The reckoning after the cheese has aged in a family cheese-making operation. The Appenzell produces a very fine aged cow’s milk cheese available in most cheese shops today. Anthony notes "The cheeses of Switzerland remain exceptional because they still adhere to the practice of moving the herds to the high pastures where the lactating cows graze on the alpine flora, the same intensely flavored vegetation used to produce the amaros (kräuterlikörs), bitter liqueurs that I savor as much as the cheeses."
Celebrating the assent of the village’s livestock to the high, summer pastures. Following tradition still extant today, that procession is led by children and Appenzeller goats, a hornless breed of the region. The three lead cows bear large, harmonized ceremonial bells, sounding three different notes, for the occasion. These are not practical for grazing. The regular bells worn by the grazing cows are much smaller and lighter, made of plain steel. The leather collar is heavier than the bell. The man leading the cows carries a milking bucket on his shoulder per tradition. (Note that the man in the center is not in the celebratory finery, and other cows are wandering about, not part of the procession.) Anthony notes "It was striking to see the modern Appenzeller parade where the choreography is unchanged over the course of a century."
Harvesting wine grapes, most likely in the canton Ticino. Note the tile roof on the buildings. Ticino, bordering Italy, is the mildest region of Switzerland.
A building for storing grains. The flat rocks between the granary and its supports keep rodents from entering the stores. Yes, that is the Matterhorn in the background.
Flowering chestnuts growing in the canton Valais. The chestnuts were called the "bread of the poor," providing sustenance in challenging times and circumstances. Roasted or boiled when fresh, they were also dried and ground to make a flour for polenta and baking.
Milking goats in a high summer pasture, as well as goats being goats as is their wont. This was taken either in the canton Appenzell or Graubünden (Grisons). These are the progenitors of what is known today as the Grisons Striped goat, a tough mountain breed at home in sparse rocky pastures.

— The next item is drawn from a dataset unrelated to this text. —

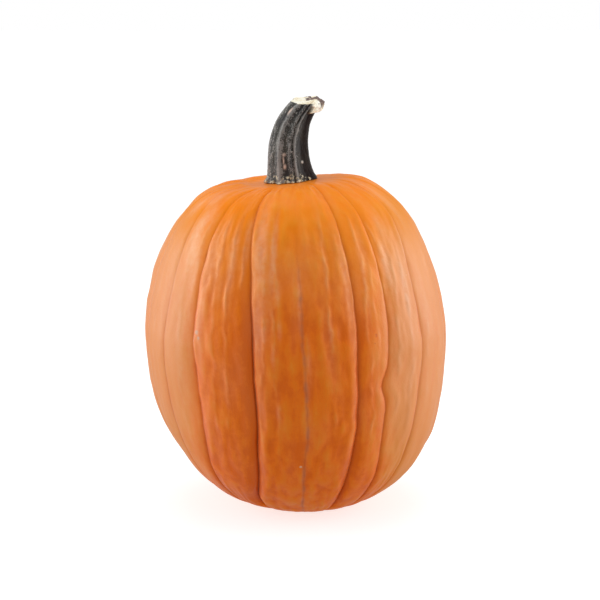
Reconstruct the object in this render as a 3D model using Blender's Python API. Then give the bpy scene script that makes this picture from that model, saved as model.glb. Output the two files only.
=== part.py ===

Pausing at a shrine on the way to bringing milk from the high, summer pasture. Likely canton Valais in the southern part of the country. Raclette is its signature cheese, though many types are produced in the region. (The mountains in the background remind me of the Dents du Midi.)
Service in a mountain community, probably in the Appenzell. The 19th century saw the depopulation of rural Swiss communities. Some to other European cities, like my great great-grandfather who left his small village in Graubünden and learned to make pianos in Cologne, Germany, ultimately settling in Zürich. Others immigrated to the Americas. There are people of Swiss descent from Argentina to Canada. At the height of the exodus, during the 1880s some 82,000 migrated to the US. Towns named Bern, Helvetia, and Glarus, names which betray their Swiss roots.